An integer type simultaneously models a mathematical integer and the sequence of two's-complement bits that represent it
A floating-point type simultaneously models a mathematical real value and its IEEE representation in four ways enumerated by the standard
'String' simultaneously models a sequence of human-readable characters and the Unicode scalars, UTF-16 code units, etc., that encode that sequence

In each case, Equatable.== considers equivalence from the standpoint of one model; in the case of 'String', for example, it is the sequence of human-readable characters as recognized in the form of Unicode extended grapheme clusters. What matters for you is equivalence from the standpoint of all models.

anandabits · January 27, 2019, 5:43pm

@scanon what’s your take on this? What would it even mean for floats to be equivalent as models of reals in the presence of NaN? Isn’t failing to recognize that floats are not reals exactly what gets people into trouble?

DaveZ · January 27, 2019, 5:55pm

Please forgive me, but the floating point signed zero debate (and its implications) was settled long before Swift. We can't revisit it.

We just need a new protocol. Call it something like Substitutable, where as @xwu aptly points out, types that conform promise that all models are considered, not just one (i.e.Equatable).

As an aside, and back to the patch in discussion, what does referentially transparent even mean if reference types are opaque? How is a reference any different than a value at that point? Said differently, if "pure" functions can't do I/O, then how could they notice that a reference type destructor did any I/O unless the "pure" function violates the "pure" model?

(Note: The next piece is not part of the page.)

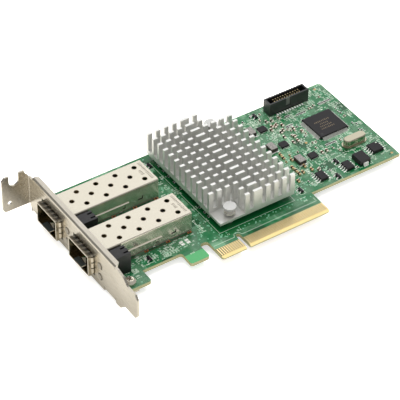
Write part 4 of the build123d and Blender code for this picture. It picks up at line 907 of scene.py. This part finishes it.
repeated("port_tongues", tongues, finish_of("blued_spring_tongue", "3b403f", 0.35)[0])
bright_edge = finish_of("bright_sheared_edge", "e6dfcf", 0.35, metallic=0.3)[0]
repeated("port_slit_edges", edges, bright_edge)
bent_sheet = finish_of("bent_sheet_corner", "b9b4a6", 0.4, metallic=0.2)[0]
port_corners = plain_piece("port_corners", points, faces, bent_sheet)
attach(port_corners, "root")

# Spring collars: beryllium copper fingers with a bright nickel skin, heat-tinted dark along the
# crest of the upper row, where they were bent after hardening, with a lighter line between pockets.
CREST_X = -59.5
CREST_FADE = 1.6
CREST_DARK = (0.4, 0.97)
POCKET_PITCH = 2.65
POCKET_SHIFT = 0.4
POCKET_SKEW = 0.6
POCKET_EDGE = (0.22, 0.5)
POCKET_LIGHT = 0.3
UPPER_FACE = 0.3
spring_metal, tree, shader, place = finish_of("nickel_on_beryllium_copper", "cfc6b4", 0.17, metallic=1.0)
slow = add(tree, "ShaderNodeTexNoise", {"Vector": place, "Scale": 0.7, "Detail": 2.0})
satin = add(tree, "ShaderNodeMapRange", {0: slow, **NOISE_SPAN, 3: 0.12, 4: 0.24})
axes = add(tree, "ShaderNodeSeparateXYZ", {0: place}).outputs
facing = add(tree, "ShaderNodeSeparateXYZ", {0: add(tree, "ShaderNodeNewGeometry").outputs["True Normal"]})
on_top = add(tree, "ShaderNodeMath", {0: facing.outputs["Z"], 1: UPPER_FACE}, operation="GREATER_THAN")
tarnish = add(tree, "ShaderNodeMapRange", {
    0: axes["X"], 1: CREST_X - CREST_FADE, 2: CREST_X, 3: CREST_DARK[0], 4: CREST_DARK[1]})
skew = add(tree, "ShaderNodeMath", {0: axes["X"], 1: POCKET_SKEW, 2: axes["Y"]}, operation="MULTIPLY_ADD")
skew = add(tree, "ShaderNodeMath", {0: skew, 1: POCKET_SHIFT}, operation="ADD")
pocket = add(tree, "ShaderNodeMath", {0: skew, 1: POCKET_PITCH / 2}, operation="PINGPONG")
patch = add(tree, "ShaderNodeMapRange", {0: pocket, 1: POCKET_EDGE[0], 2: POCKET_EDGE[1], 3: POCKET_LIGHT})
tarnish = add(tree, "ShaderNodeMath", {0: tarnish, 1: patch}, operation="MULTIPLY")
tarnish = add(tree, "ShaderNodeMath", {0: tarnish, 1: on_top}, operation="MULTIPLY")
tone = add(tree, "ShaderNodeMix", {0: tarnish, 6: rgb("cfc6b4"), 7: rgb("1d1a16")}, data_type="RGBA")
drive(shader, Base_Color=tone, Roughness=satin)
dress(spring_metal, "collar_near", "collar_far")

# Heat sink: extruded aluminium, cross-cut into pins, bead blasted and clear anodised, so it is
# bright where it meets the light and grey between the pins.
aluminium, tree, shader, place = finish_of("clear_anodised_aluminium", "e8e8e4", 0.45, metallic=0.84)
drawn = add(tree, "ShaderNodeVectorMath", {0: place, 1: (4.0, 4.0, 0.25)}, operation="MULTIPLY")
drawn = add(tree, "ShaderNodeTexNoise", {"Vector": drawn, "Scale": 1.5, "Detail": 3.0})
satin = add(tree, "ShaderNodeMapRange", {0: drawn, **NOISE_SPAN, 3: 0.4, 4: 0.52})
sawn = add(tree, "ShaderNodeBump", {"Height": drawn, "Distance": 0.00002, "Strength": 0.15})
drive(shader, Roughness=satin, Normal=sawn)
dress(aluminium, "heatsink")

# Push pins and their springs: moulded natural nylon pins, slightly hazy, each with a coil of
# music wire under its cap.
nylon, tree, shader, place = finish_of("natural_nylon", "a8a8a5", 0.4, ior=1.53)
haze = add(tree, "ShaderNodeTexNoise", {"Vector": place, "Scale": 0.9, "Detail": 2.0})
tone = add(tree, "ShaderNodeMix", {0: haze, 6: rgb("acaca9"), 7: rgb("a1a19e")}, data_type="RGBA")
drive(shader, Base_Color=tone)
dress(nylon, "push_pins")
dress(finish_of("music_wire", "d6d3ca", 0.24, metallic=0.75)[0], "push_springs")

# The studio: a pale paper floor under the card and a white room that the bright metal mirrors,
# with one large soft lamp overhead and a weaker one from the front left.
FLOOR_HALF = 2000.0
PAPER_GLOW = 0.6
ROOM_LIGHT = 0.6
ROOM_MIRRORED = 0.36
BACKDROP = 1.02
WHITE = (1, 1, 1, 1)
floor_z = cad_box[0][2] / MM
corners = [(sx * FLOOR_HALF, sy * FLOOR_HALF, floor_z) for sx, sy in ((-1, -1), (1, -1), (1, 1), (-1, 1))]
paper, tree, shader, place = finish_of("white_studio_paper", "f4f1e9", 0.9)
path = add(tree, "ShaderNodeLightPath")
glow = add(tree, "ShaderNodeEmission", {"Color": WHITE, "Strength": PAPER_GLOW})
both = add(tree, "ShaderNodeAddShader", {0: shader, 1: glow})
seen = add(tree, "ShaderNodeMixShader", {0: path.outputs["Is Camera Ray"], 1: shader, 2: both})
tree.links.new(seen.outputs[0], tree.nodes["Material Output"].inputs["Surface"])
floor = plain_piece("studio_floor", corners, [(0, 1, 2, 3)], paper)

world = bpy.data.worlds.new("studio_room")
bpy.context.scene.world = world
world.use_nodes = True
tree = world.node_tree
tree.nodes.clear()
path = add(tree, "ShaderNodeLightPath")
room, backdrop, dim_room = [add(tree, "ShaderNodeBackground", {"Color": WHITE, "Strength": strength})
                            for strength in (ROOM_LIGHT, BACKDROP, ROOM_MIRRORED)]
seen = add(tree, "ShaderNodeMixShader", {0: path.outputs["Is Glossy Ray"], 1: room, 2: dim_room})
seen = add(tree, "ShaderNodeMixShader", {0: path.outputs["Is Camera Ray"], 1: seen, 2: backdrop})
add(tree, "ShaderNodeOutputWorld", {"Surface": seen})


def lamp(name, spot, aim, size, power, mirrored):
    """A square soft lamp at spot, turned to aim; the bright metal mirrors it or leaves it out."""
    light = bpy.data.lights.new(name, "AREA")
    light.shape = "SQUARE"
    light.size = size
    light.energy = power
    holder = bpy.data.objects.new(name, light)
    bpy.context.collection.objects.link(holder)
    holder.visible_glossy = mirrored
    holder.location = spot
    holder.rotation_euler = (Vector(aim) - Vector(spot)).to_track_quat("-Z", "Y").to_euler()


lamp("overhead_softbox", (0.15, 0.25, 0.9), (0.01, 0.03, 0), 0.9, 11.0, False)
lamp("front_left_softbox", (-0.7, -0.5, 0.45), (0.0, 0.03, 0), 0.5, 2.0, False)
lamp("mirror_panel", (0.62, 0.86, 0.95), (0.01, 0.03, 0), 1.5, 6.2, True)

# The camera stands where the photograph was taken: front left of the card, above it, with a long
# lens. Angles are in radians, its spot in metres.
AZIMUTH = -0.594225447
ELEVATION = 0.717634854
ROLL = 0.0095093482
CAMERA_SPOT = (-0.361413997, -0.500159518, 0.562196323)
LENS_MM = 192.245
SENSOR_MM = 36.0
CLIP_START = 0.01
back = Vector((math.sin(AZIMUTH) * math.cos(ELEVATION), -math.cos(AZIMUTH) * math.cos(ELEVATION),
               math.sin(ELEVATION)))
right = Vector((math.cos(AZIMUTH), math.sin(AZIMUTH), 0))
up = back.cross(right)
across = math.cos(ROLL) * right + math.sin(ROLL) * up
upward = math.cos(ROLL) * up - math.sin(ROLL) * right
lens = bpy.data.cameras.new("studio_camera")
lens.lens = LENS_MM
lens.sensor_width = SENSOR_MM
lens.clip_start = CLIP_START
camera = bpy.data.objects.new("studio_camera", lens)
bpy.context.collection.objects.link(camera)
camera.matrix_world = Matrix.Translation(CAMERA_SPOT) @ Matrix((across, upward, back)).transposed().to_4x4()
bpy.context.scene.camera = camera
bpy.context.scene.view_settings.view_transform = "Standard"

Joe_Groff · January 27, 2019, 6:24pm

I don't think a new protocol is necessary. Part of the purpose of this feature as I see it is to define referential transparency. 'Pure' is saying that the result of invoking a function with identical inputs produces identical outputs, and a means of enforcing through the compiler that that is true. As such, it should be the language's job to define what 'identical' means for the fundamental types and pure operations the standard library provides, and allow the definition to compose through propagation of the 'pure' constraint. As a starting point, one could use the implementation-level concept of "bitwise takable" types, which are types whose values do not depend on their storage address in memory. For such types (in practice, almost all Swift types that exist today), values with identical bit-level representations are guaranteed to be semantically equivalent.

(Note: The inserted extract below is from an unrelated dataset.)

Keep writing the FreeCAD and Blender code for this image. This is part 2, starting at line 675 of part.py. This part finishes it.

DaveZ · January 27, 2019, 7:35pm

Great! In that light, I think my patch might be closer to a “pure” implementation than I thought.

anandabits · January 27, 2019, 10:15pm

It was settled for IEEE yes, but we have some options in Swift. See Comparable and FloatingPoint types. Whether we will revisit this is yet to be seen, but the door is not completely closed.

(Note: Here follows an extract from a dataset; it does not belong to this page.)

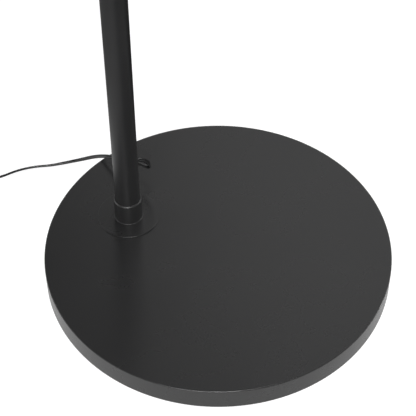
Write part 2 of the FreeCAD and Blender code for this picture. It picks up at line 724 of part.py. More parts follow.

This thread is the first time I’ve encountered this notion of needing to consider multiple models. I don’t fully grasp the implications, but it seems like the desire to consider floating point numbers a model of real numbers is the only problematic example thus far. It isn’t clear to me that this is even possible in a reasonable way as floating point numbers are able to represent values that are not reals.

I would find it very surprising if this definition was ever inconsistent with Equatable. Is it fair to say that they will always be consistent when an Equatable conformance is provided?

Do you have any thoughts on how this would be defined for floating point types and operations? Would floating point == and < be considered pure?

It doesn’t seem like this approach is sufficient in order to suppor a third party data structure implemented from scratch using unsafe concepts. Wouldn’t the library author need to define ‘identical’ for this type? Wouldn’t we want this definition to be consistent with the definition applied by the language to fundamental types? Or did you mean that the language would also provide a clear definition of the semantics that third party libraries could also adhere to?

This makes sense as a starting point, but it obviously doesn’t address types which may use different internal representations to model the same value.

Lantua · January 28, 2019, 4:53am

Implicitly relying on user’s definition(Equatable) would be dangerous, they can first-and-foremost be buggy, and user will likely not define it with this implication (this patch) in mind. While of course they should be able to explicitly opt-in.

Even if the Equatable is consistent with this propagated definition, wouldn’t it then be better to always use the latter?

michelf · January 28, 2019, 12:55pm

It does so in a sense simply by treating them as different values.

This way of defining purity covers the case where the internal representation leaks some details (capacity, string encoding, sign of zero). It allows implementation of everything to be checked by the compiler (except when it comes to interacting with other languages). It's also all you need for correctness in multithreading (anything more would be unnecessary restrictive from this point of view).

That's obviously not the kind of pure you're looking for, but in the end I think it's the best solution. I wish our discussion was more filled with the use cases you want to enable. I realize now that all I can think of is a result cache that is "provably" correct. I use quotes because you still have to annotate all incidental members and you can't really prove they were annotated correctly since deciding what to make incidental is more a judgment call than a verifiable rule.

That said, I loved our exercice of going to the bottom of it. Perhaps that can be useful later.

DaveZ · January 28, 2019, 1:09pm

Here is another way of looking at it. In an abstracted system, the definition of "equal" can change at each abstraction layer as details are either added or hidden. If a type allows extraction of implementation details, then multiple definitions of equality are potentially exposed. String is a great example. It is a simplifying abstraction of top of various Unicode primitives, which have independent equality rules. If we ban "pure" functions from getting at underlying abstractions in order to make "pure" hinge on "equality", then we'll have a fairly unrealistic and unworkable system.